---------- Provided material

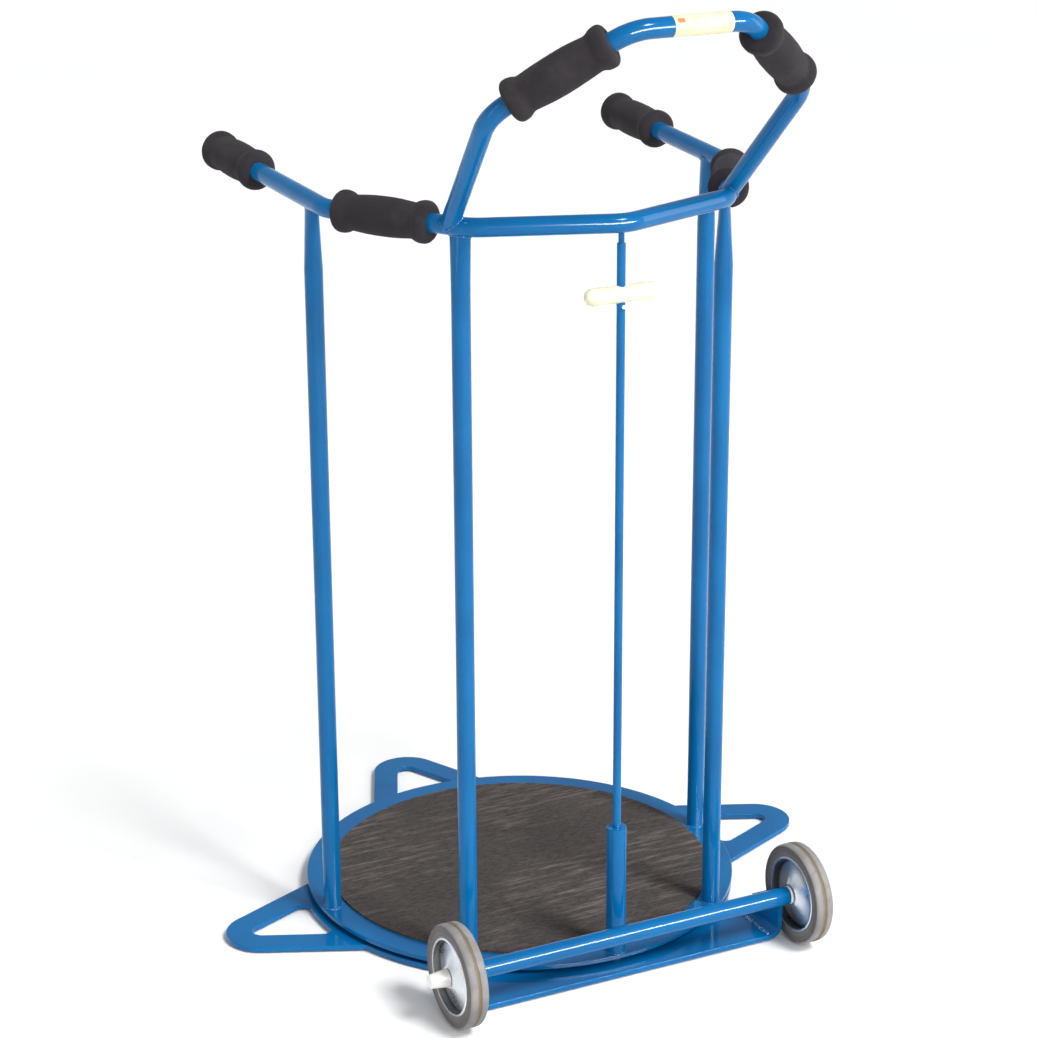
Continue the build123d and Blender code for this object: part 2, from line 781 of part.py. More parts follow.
with BuildPart() as t_handle:
    straight_length = handle_length - 2 * handle_radius
    with Locations((brake_x, brake_y, handle_z)):
        Cylinder(handle_radius, straight_length, rotation=(0, 90, 0))
    with Locations(
        (brake_x - straight_length / 2, brake_y, handle_z),
        (brake_x + straight_length / 2, brake_y, handle_z),
    ):
        Sphere(handle_radius)
    with Locations((brake_x, brake_y, handle_z)):
        Cylinder(rod_radius, 3 * handle_radius, mode=Mode.SUBTRACT)
t_handle.part.label = "t_handle"

with BuildPart() as roll_pin:
    with Locations((brake_x, brake_y, roll_pin_z)):
        Cylinder(roll_pin_radius, roll_pin_length, rotation=(90, 0, 0))
roll_pin.part.label = "roll_pin"

with BuildPart() as spring_collar:
    with BuildSketch(rod_plane.offset(collar_bottom)):
        Circle(collar_radius)
        Circle(rod_radius, mode=Mode.SUBTRACT)
    extrude(amount=collar_length)
spring_collar.part.label = "spring_collar"

with BuildPart() as brake_pad_holder:
    with BuildSketch(rod_plane.offset(pad_top)):
        Circle(brake_pad_radius)
    extrude(amount=holder_length)
    with BuildSketch(rod_plane.offset(rod_bottom)):
        Circle(rod_bore_radius)
    extrude(amount=holder_spigot)
brake_pad_holder.part.label = "brake_pad_holder"

with BuildPart() as brake_pad:
    with BuildSketch(rod_plane.offset(pad_bottom)):
        Circle(brake_pad_radius)
    extrude(amount=brake_pad_thickness)
brake_pad.part.label = "brake_pad"

# ---------------------------------------------------------------- files

pieces = (
    base_plate, floor_pads, wheel_bracket_left, wheel_bracket_right,
    axle_tube, axle_rod, axle_bushes, axle_washers, axle_cap_left, axle_cap_right,
    pivot_post, pivot_washer, pivot_screw, bearing_lower_race, lower_race_rivets,
    bearing_cage, bearing_balls,
    wheel_tyre_left, wheel_centre_left, wheel_bush_left,
    wheel_tyre_right, wheel_centre_right, wheel_bush_right,
    turntable_disc, standing_mat, bearing_upper_race, upper_race_rivets, pivot_bush,
    upright_front_left, upright_front_right, upright_rear_left, upright_rear_right,
    user_rail, rail_end_plugs, caregiver_loop, rating_label,
    rear_grip_left, rear_grip_right, side_grip_left, side_grip_right,
    loop_grip_left, loop_grip_right,
    brake_socket, brake_guide_bush, brake_spring, rail_guide_pin,
    brake_rod, t_handle, roll_pin, spring_collar, brake_pad_holder, brake_pad,
)

os.makedirs("parts", exist_ok=True)
for piece in pieces:
    export_step(piece.part, f"parts/{piece.part.label}.step")
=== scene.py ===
"""Looks for the wheeled turntable: painted steel, a ribbed mat, foam grips, two wheels and welds.

Metres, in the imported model's own frame: the turntable's axis is Z, the floor is z = 0, the wheels
are towards -Y and their axle runs along X.
"""

from math import atan2, ceil, cos, pi, radians, sin, sqrt

import bmesh
import bpy
import numpy as np
from mathutils import Matrix, Vector, noise
from mathutils.bvhtree import BVHTree


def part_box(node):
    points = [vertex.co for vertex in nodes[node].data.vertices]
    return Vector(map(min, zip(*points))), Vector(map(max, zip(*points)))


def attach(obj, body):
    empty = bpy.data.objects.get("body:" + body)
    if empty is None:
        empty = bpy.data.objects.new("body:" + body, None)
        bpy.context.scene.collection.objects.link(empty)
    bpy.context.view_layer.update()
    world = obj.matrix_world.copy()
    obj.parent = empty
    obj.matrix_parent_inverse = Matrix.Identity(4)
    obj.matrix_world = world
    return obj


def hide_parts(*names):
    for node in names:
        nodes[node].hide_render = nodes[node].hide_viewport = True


MM = 0.001

# A colour Mix node's sockets, by place
MIX_FACTOR = 0
MIX_FIRST = 6
MIX_SECOND = 7
MIX_RESULT = 2

# The dot product of a rounded and a true normal, on an open face and on a full edge
FACE_AGREEMENT = 0.995
EDGE_AGREEMENT = 0.93

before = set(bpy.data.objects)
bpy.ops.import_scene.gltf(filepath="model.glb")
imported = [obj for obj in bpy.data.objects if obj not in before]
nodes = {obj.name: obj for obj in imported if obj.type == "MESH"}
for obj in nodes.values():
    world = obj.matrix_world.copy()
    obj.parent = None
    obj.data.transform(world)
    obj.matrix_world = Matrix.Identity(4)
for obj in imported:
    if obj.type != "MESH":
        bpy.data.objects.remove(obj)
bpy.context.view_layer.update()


# ------------------------------------------------------------------ material layers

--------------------

Your task is to extract exactly the lines starting at the line with "extrude(amount=holder_spigot)" and ending at the line with "bpy.context.scene.collection.objects.link(empty)", including both ends, and no other lines.

    extrude(amount=holder_spigot)
brake_pad_holder.part.label = "brake_pad_holder"

with BuildPart() as brake_pad:
    with BuildSketch(rod_plane.offset(pad_bottom)):
        Circle(brake_pad_radius)
    extrude(amount=brake_pad_thickness)
brake_pad.part.label = "brake_pad"

# ---------------------------------------------------------------- files

pieces = (
    base_plate, floor_pads, wheel_bracket_left, wheel_bracket_right,
    axle_tube, axle_rod, axle_bushes, axle_washers, axle_cap_left, axle_cap_right,
    pivot_post, pivot_washer, pivot_screw, bearing_lower_race, lower_race_rivets,
    bearing_cage, bearing_balls,
    wheel_tyre_left, wheel_centre_left, wheel_bush_left,
    wheel_tyre_right, wheel_centre_right, wheel_bush_right,
    turntable_disc, standing_mat, bearing_upper_race, upper_race_rivets, pivot_bush,
    upright_front_left, upright_front_right, upright_rear_left, upright_rear_right,
    user_rail, rail_end_plugs, caregiver_loop, rating_label,
    rear_grip_left, rear_grip_right, side_grip_left, side_grip_right,
    loop_grip_left, loop_grip_right,
    brake_socket, brake_guide_bush, brake_spring, rail_guide_pin,
    brake_rod, t_handle, roll_pin, spring_collar, brake_pad_holder, brake_pad,
)

os.makedirs("parts", exist_ok=True)
for piece in pieces:
    export_step(piece.part, f"parts/{piece.part.label}.step")
=== scene.py ===
"""Looks for the wheeled turntable: painted steel, a ribbed mat, foam grips, two wheels and welds.

Metres, in the imported model's own frame: the turntable's axis is Z, the floor is z = 0, the wheels
are towards -Y and their axle runs along X.
"""

from math import atan2, ceil, cos, pi, radians, sin, sqrt

import bmesh
import bpy
import numpy as np
from mathutils import Matrix, Vector, noise
from mathutils.bvhtree import BVHTree


def part_box(node):
    points = [vertex.co for vertex in nodes[node].data.vertices]
    return Vector(map(min, zip(*points))), Vector(map(max, zip(*points)))


def attach(obj, body):
    empty = bpy.data.objects.get("body:" + body)
    if empty is None:
        empty = bpy.data.objects.new("body:" + body, None)
        bpy.context.scene.collection.objects.link(empty)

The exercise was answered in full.